She’s Not Rich

The last 24 hours have been consumed by a media feeding frenzy over the fact that the Republican National Committee spent approximately $150,000 on clothes and makeup for Sarah Palin and her family. This is being peddled as though it were some kind of scandal. As a threshold matter, one wonders why: it’s not as though tax dollars were being wasted. Why is it anyone’s business?

It isn’t, actually. For what it’s worth, the clothes don’t belong to Palin, they belong to the RNC, and when the campaign is over they most likely will be auctioned off at a profit. So why are our reporters so obsessed with this pathetic non-story?

Why are they not concerned with how much money Joe Biden spent on his hair-plugs? Why haven’t they breathlessly told us how much money Hillary Clinton’s wardrobe, plus her cosmetic surgery and Botox, cost? Why haven’t they focused on Barack Obama’s wardrobe? His clothes are so stylish that he was on the cover of GQ:

ObamaGQ513.jpg

The answer is obvious: all of those other candidates are rich. Bill Clinton is paid $100,000 for a one-hour speech, so his wife doesn’t have to report how much she spends on clothes, makeup and plastic surgery. Barack Obama made over $4 million last year, so he can wear the most fashionable clothes and reporters only admire his style. Palin is the exception. She and her family are not rich; they do not have clothes in their closets suitable for a run for the Vice-Presidency. So the RNC, entirely appropriately, fronted the purchase of clothes that will see them through until November. So why is this a news story, let alone some kind of “scandal”?
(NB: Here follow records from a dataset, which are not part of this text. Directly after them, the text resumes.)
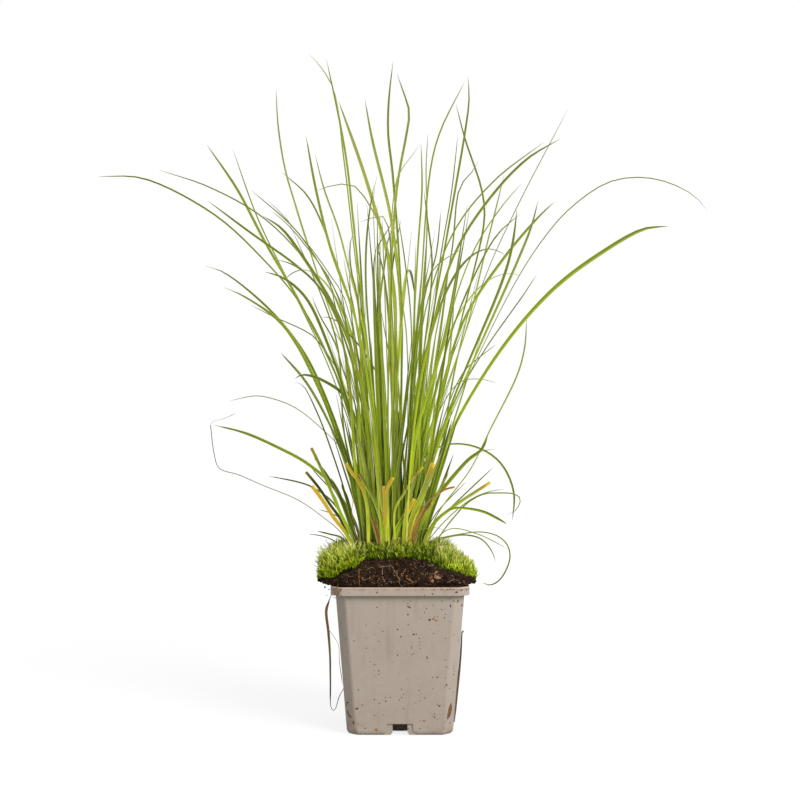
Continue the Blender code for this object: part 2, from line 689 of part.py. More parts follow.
def make_leaves():
    green = finish("leaf_green", (0.20, 0.33, 0.04), 0.45)
    for layer, (name, form, width, foot, path) in enumerate(LEAVES):
        roll = LARGEST_ROLL * math.sin(ROLL_STEP * layer)
        line = leaf_line(foot, path, layer)
        round_off(add_object(name, leaf_solid(line, form, width * MM, roll), green))
    for name, width, foot, direction, length, turned in ARCHED_LEAVES:
        line, side = arched_line(foot, math.radians(direction), length * MM, turned)
        round_off(add_object(name, leaf_solid(line, GROWN, width * MM, 0.0, side), green))


def make_thread():
    line = leaf_line(THREAD_FOOT, THREAD_PATH, THREAD_LAYER)
    straw = finish("straw_thread", (0.45, 0.42, 0.30), 0.6)
    add_object("dry_thread", leaf_solid(line, CUT, THREAD_WIDTH * MM, 0.0), straw)


def make_dead_leaf():
    count = MOST_STRETCHES
    line = [placed(point, DEAD_LEAF_DEPTH) for point in smooth_path(DEAD_LEAF_PATH, count)]
    straw = finish("dead_leaf", (0.30, 0.17, 0.08), 0.8)
    roll = DEAD_LEAF_ROLL
    add_object("dead_leaf_left", leaf_solid(line, CUT, DEAD_LEAF_WIDTH * MM, roll), straw)


def wall_half(height):
    """Half the pot's outer width at a height below the rim band."""
    return FOOT_HALF + (NECK_HALF - FOOT_HALF) * height / (POT_HEIGHT - BAND_HEIGHT)


def make_stuck_strand():
    bm = bmesh.new()
    bmesh.ops.create_cube(bm, size=2.0)
    for vert in bm.verts:
        height = STRAND_TOP if vert.co.z > 0 else STRAND_FOOT
        out = GAP if vert.co.x < 0 else GAP + STRAND_THICKNESS
        side = vert.co.y * STRAND_WIDTH / 2
        vert.co = (wall_half(height) + out, STRAND_DEPTH + side, height)
    add_object("dead_strand_right", bm, finish("dead_strand", (0.12, 0.07, 0.04), 0.85))


clear_scene()
make_pot()
make_soil()
make_crown()
make_moss()
make_leaves()
make_thread()
make_dead_leaf()
make_stuck_strand()
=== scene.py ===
import math
import random

import bmesh
import bpy
import numpy
from mathutils import Matrix, Vector, noise
from mathutils.bvhtree import BVHTree


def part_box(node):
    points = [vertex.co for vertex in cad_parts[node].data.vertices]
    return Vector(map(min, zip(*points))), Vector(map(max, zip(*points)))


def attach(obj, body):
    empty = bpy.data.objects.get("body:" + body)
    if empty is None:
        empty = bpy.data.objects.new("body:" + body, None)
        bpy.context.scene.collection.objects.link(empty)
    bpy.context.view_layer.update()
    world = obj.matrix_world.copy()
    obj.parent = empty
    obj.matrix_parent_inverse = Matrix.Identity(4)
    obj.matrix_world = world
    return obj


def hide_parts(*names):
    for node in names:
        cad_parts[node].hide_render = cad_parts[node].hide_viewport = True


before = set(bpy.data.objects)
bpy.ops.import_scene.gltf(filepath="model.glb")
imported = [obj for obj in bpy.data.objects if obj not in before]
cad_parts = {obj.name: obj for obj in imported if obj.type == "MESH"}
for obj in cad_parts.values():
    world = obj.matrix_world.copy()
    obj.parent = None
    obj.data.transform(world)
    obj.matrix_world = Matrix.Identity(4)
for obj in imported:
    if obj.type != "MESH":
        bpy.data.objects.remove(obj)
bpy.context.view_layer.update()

# Studio. A white floor that melts into a white sky, and one large soft lamp at the right in front.
# The camera looks level at the plant from a metre before the pot's rim. Floor and sky are seen
# white, but light the plant less, so that the side away from the lamp stays darker.
MM = 0.001
PIXEL = 0.643 * MM
PICTURE_CENTRE = 400.0
RIM_DISTANCE = 1.0
EYE = Vector((0.0, -1.045, 0.2181))
SENSOR = 36.0
WHITE = (1, 1, 1, 1)
SKY_LIGHT = 0.62
LAMP_PLACE = Vector((1.35, -1.5, 1.4))
LAMP_AIM = Vector((0, 0, 0.15))
LAMP_SIZE = 1.1
LAMP_POWER = 52.0
FLOOR_RADIUS = 14.0
FLOOR_GREY = (0.42, 0.42, 0.42, 1)
SHADE_GREY = (0.2, 0.2, 0.2, 1)
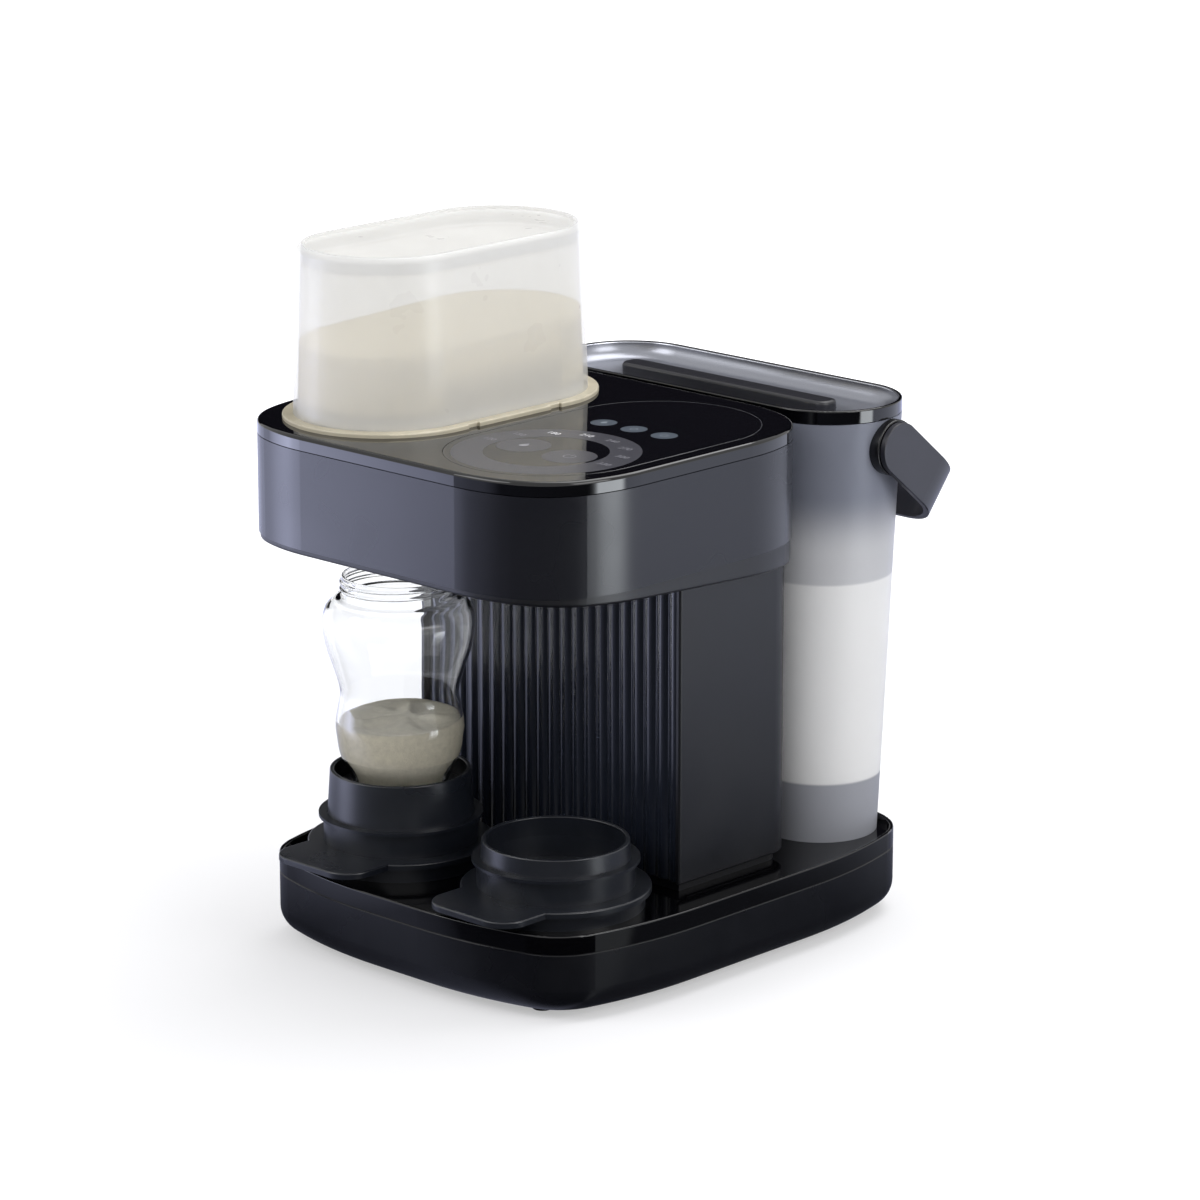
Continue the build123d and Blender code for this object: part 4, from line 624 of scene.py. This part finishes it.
    def add_lamps(self, context, studio):
        lamps = (
            # name, power, width, height, place, what it points at
            ("key_lamp", studio.key_light, 1.3, 1.3, (-0.9, -1.8, 1.5), (0, 0, 0.15)),
            ("top_lamp", studio.top_light, 1.5, 1.5, (0.1, 0.8, 1.9), (0, 0, 0.1)),
            ("side_lamp", studio.side_light, 1.2, 1.2, (1.9, 0.1, 1.1), (0, 0, 0.2)),
        )
        for name, power, width, height, place, target in lamps:
            data = bpy.data.lights.new(name, "AREA")
            data.shape = "RECTANGLE"
            data.size, data.size_y = width, height
            data.energy = power
            lamp = bpy.data.objects.new(name, data)
            lamp.location = place
            aim = Vector(target) - Vector(place)
            lamp.rotation_euler = aim.to_track_quat("-Z", "Y").to_euler()
            lamp.visible_camera = False
            context.scene.collection.objects.link(lamp)

    def light_world(self, context, studio):
        world = bpy.data.worlds.new("studio_world")
        context.scene.world = world
        world.use_nodes = True
        tree = world.node_tree
        strength = add_node(tree, "ShaderNodeMapRange", {"To Min": studio.fill, "To Max": 1.0},
                            {"Value": seen_directly(tree)})
        sky = tree.nodes["Background"]
        sky.inputs["Color"].default_value = linear("#ffffff")
        tree.links.new(strength.outputs["Result"], sky.inputs["Strength"])


class FORMULA_OT_base(bpy.types.Operator):
    """Finishes the base, its feet, its inlet and the tank's dock"""
    bl_idname = "formula.base"
    bl_label = "Base"

    def execute(self, context):
        colours = context.scene.formula_colours
        # polished black ABS: soft reflections, faint handling marks
        finish_nodes(moulded("abs_base_semi_gloss", colours.body, 0.28, level=0.35), "base_pan")
        # polished black ABS tray: mirrors what stands on it
        finish_nodes(piano_black("abs_deck_gloss", colours.gloss, 0.07), "base_deck")
        # moulded rubber: dull and dusty
        finish_nodes(moulded("rubber_feet", linear("#17171a"), 0.85, level=0.3, grain=0.6), "feet")
        # zinc-plated steel, cold headed: a cool grey shine, brushed by the driver
        finish_nodes(metal("zinc_plated_steel", linear("#b9bbbd"), 0.35), "base_screws")
        # glass-filled nylon: dull black, a little grainy
        finish_nodes(moulded("nylon_black_parts", linear("#131316"), 0.5), "power_inlet",
                     "tank_dock")
        # turned brass: warm yellow, bright
        finish_nodes(metal("brass_pins", linear("#c9a55a"), 0.28), "inlet_pins")
        # moulded grey silicone: soft and matt
        finish_nodes(moulded("silicone_seal", linear("#8c8f93"), 0.6, grain=0.5), "dock_seal")
        return {"FINISHED"}


class FORMULA_OT_column(bpy.types.Operator):
    """Finishes the column, its fluted panel and the works inside"""
    bl_idname = "formula.column"
    bl_label = "Column"

    def execute(self, context):
        colours = context.scene.formula_colours
        # spark-eroded black ABS: even satin sheen
        finish_nodes(moulded("abs_column_satin", colours.body, 0.38, level=0.4), "column_shell",
                     "column_plinth")
        # clear-coated fluted insert: glossy ribs that catch long highlights
        finish_nodes(piano_black("abs_fluted_gloss", linear("#1b1f29"), 0.2), "fluted_panel")
        # natural nylon frame: off-white and matt
        finish_nodes(moulded("nylon_white_frame", linear("#c9c8c2"), 0.5), "service_frame")
        # moulded nylon pump body: dark grey
        finish_nodes(moulded("pump_housing", linear("#2a2b2e"), 0.45), "pump")
        # deep-drawn stainless steel: drawing lines and a soft shine
        finish_nodes(metal("stainless_boiler", linear("#b4b3ae"), 0.3), "heater")
        # extruded silicone hose: cloudy, half clear
        finish_nodes(milky("silicone_hose", linear("#e6e4dc"), sheer=0.5, roughness=0.4),
                     "inlet_hose", "link_hose", "hot_hose")
        # glass-epoxy board under green solder mask: low gloss over the weave
        finish_nodes(moulded("circuit_board", linear("#1c4a2e"), 0.4, grain=1.5), "main_board")
        return {"FINISHED"}


class FORMULA_OT_head(bpy.types.Operator):
    """Finishes the head, its painted band, gloss top and glass"""
    bl_idname = "formula.head"
    bl_label = "Head"

    def execute(self, context):
        colours = context.scene.formula_colours
        # spark-eroded black ABS: even satin sheen
        finish_nodes(moulded("abs_head_pan_satin", colours.body, 0.4, level=0.4), "head_pan",
                     "hopper_well")
        # sprayed graphite paint: wide soft highlights with a faint sparkle
        finish_nodes(satin_paint("satin_band_paint", colours.band, metallic=0.05, roughness=0.26),
                     "head_band")
        # polished acrylic cap: a dark mirror
        finish_nodes(piano_black("pmma_top_gloss", colours.gloss), "top_panel")
        # float glass, black on its underside: the sharpest mirror of all
        finish_nodes(piano_black("black_printed_glass", linear("#08080b"), 0.02),
                     "control_glass")
        finish_nodes(moulded("circuit_board_small", linear("#1c4a2e"), 0.4, grain=1.5),
                     "control_board")
        # deep-drawn zinc-plated can: grey, softly bright
        finish_nodes(metal("motor_can", linear("#a9abad"), 0.35), "dosing_motor")
        # natural acetal: cream white with a waxy sheen
        finish_nodes(moulded("acetal_gears", linear("#d9d7cf"), 0.35), "dosing_wheel",
                     "drive_pinion")
        # smooth black nylon: satin
        finish_nodes(moulded("nylon_spouts", linear("#1b1b1f"), 0.35), "powder_chute",
                     "water_nozzle")
        return {"FINISHED"}


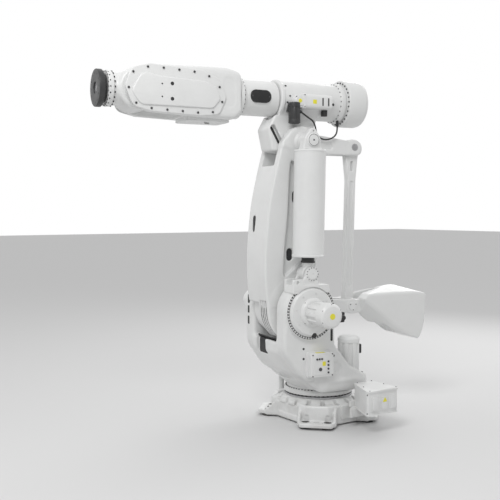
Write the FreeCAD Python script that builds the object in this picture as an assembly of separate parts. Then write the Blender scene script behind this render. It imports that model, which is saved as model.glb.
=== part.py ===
import FreeCAD, Part
import math
import os

# An industrial robot arm of the largest class: a round turret on a low cast base, a bowed lower arm
# with a balancing cylinder beside it, a parallel arm with a counterweight behind, and a long wrist.
# Sizes are in millimetres. The upper structure is drawn in the arm's own plane (X forward, Y to the
# side that carries the axis 2 motor, Z up) and then turned about the upright axis.

# how far the turret is turned from straight ahead
TURRET_TURN_DEG = 82.0
# the main centre distances
SHOULDER_X = 335.0
SHOULDER_Z = 1086.0
LOWER_LENGTH = 1566.0
LOWER_LEAN_DEG = 0.9
CRANK_LENGTH = 685.0
CRANK_DROP_DEG = 1.5
FOREARM_RISE = 400.0
ELBOW_TO_WRIST = 1552.0
WRIST_TO_FLANGE = 348.0
# base
FOOT_BOLT_X = 369.0
FOOT_BOLT_Y = 316.0
FOOT_BOLT_HALF = 104.0
FOOT_BOLT_HOLE_R = 19.0
FOOT_TOP = 58.0
PAD_HEIGHT = 22.0
BODY_HALF_X = 424.0
BODY_HALF_Y = 373.0
BODY_TOP = 195.0
# the gap between a turning piece and the face that carries it
SEAT = 0.3
RING_BOTTOM = 235.0
RING_TOP = 262.7
RING_R = 311.0
# turret
SWING_R = 486.0
DECK_BOTTOM = RING_TOP + SEAT
DECK_TOP = 432.0
CHEEK_IN = 225.0
CHEEK_OUT = 400.0
CHEEK_R = 262.0
GEAR_R = 246.0
GEAR_FACE = 443.0
MOTOR_R = 112.0
MOTOR_END = 800.0
# lower arm
ARM_HALF = 200.0
HUB_R = 322.0
CRANK_HUB_R = 270.0
HUB_SPLIT = 20.0
WEB_HALF = 158.0
FORK_IN = 125.0
PIN_R = 60.0
JOURNAL_R = 150.0
RUNNING = 0.05
# parallelogram
ROD_Y = -30.0
ROD_HALF_Y = 42.0
ROD_PIN_R = 38.0
CRANK_HALF_Z = 70.0
# balancing cylinder
SPRING_Y = 362.0
SPRING_EYE = 348.0
SPRING_R = 150.0
SPRING_BORE_R = 112.0
SPRING_ROD_R = 60.0
# forearm and wrist
TUBE_R = 162.0
DRUM_R = 224.0
TUBE_START = 516.0
WRIST_START = 950.0
WRIST_HALF_Y = 232.0
WRIST_HALF_Z = 238.0
FORK_DEPTH = 400.0
FORK_HALF = 168.0
FLANGE_R = 160.0
FLANGE_PCD = 250.0
FLANGE_HOLE_R = 8.0
FLANGE_HOLES = 12
# the free cable at the elbow, hung behind the near ear
CABLE_R = 7.5
GLAND_R = 14.0
CABLE_ROUTE = [
    (312.0, 196.0, 2925.0),
    (262.0, 194.0, 2895.0),
    (212.0, 176.0, 2874.0),
    (164.0, 152.0, 2860.0),
    (128.0, 134.0, 2822.0),
    (104.0, 112.0, 2776.0),
    (82.0, 94.0, 2734.0),
    (44.0, 87.0, 2704.0),
    (-14.0, 84.0, 2690.0),
    (-80.0, 82.0, 2702.0),
    (-130.0, 80.0, 2732.0),
    (-156.0, 77.0, 2774.0),
    (-156.0, 77.0, 2826.0),
]

LEAN = math.radians(LOWER_LEAN_DEG)
DROP = math.radians(CRANK_DROP_DEG)
ELBOW_X = SHOULDER_X - LOWER_LENGTH * math.sin(LEAN)
ELBOW_Z = SHOULDER_Z + LOWER_LENGTH * math.cos(LEAN)
CRANK_X = SHOULDER_X - CRANK_LENGTH * math.cos(DROP)
CRANK_Z = SHOULDER_Z - CRANK_LENGTH * math.sin(DROP)
LEVER_X = ELBOW_X - CRANK_LENGTH * math.cos(DROP)
LEVER_Z = ELBOW_Z - CRANK_LENGTH * math.sin(DROP)
AXIS_Z = ELBOW_Z + FOREARM_RISE
WRIST_X = ELBOW_X + ELBOW_TO_WRIST
FLANGE_X = WRIST_X + WRIST_TO_FLANGE
NOSE_END_X = FLANGE_X - 79.0

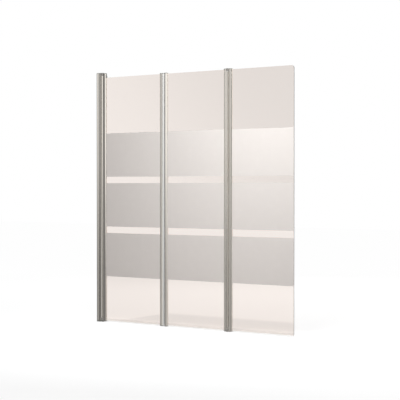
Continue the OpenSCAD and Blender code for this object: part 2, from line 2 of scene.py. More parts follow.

It’s only a story if you think, like most Democrats, that only the rich should participate in politics. Rich people don’t have to worry about having clothes appropriate for a run for national office. The rest of us do. The Left’s attack on Sarah Palin is really an attack on ordinary people–those who aren’t rich–presuming to participate in the democratic process in 21st century America.

PAUL adds: True. But $150,000? When you already look that good? It seems to me that someone (Palin herself?) should have figured out that this was a potential source of embarrassment and drawn the line considerably south of $150,000.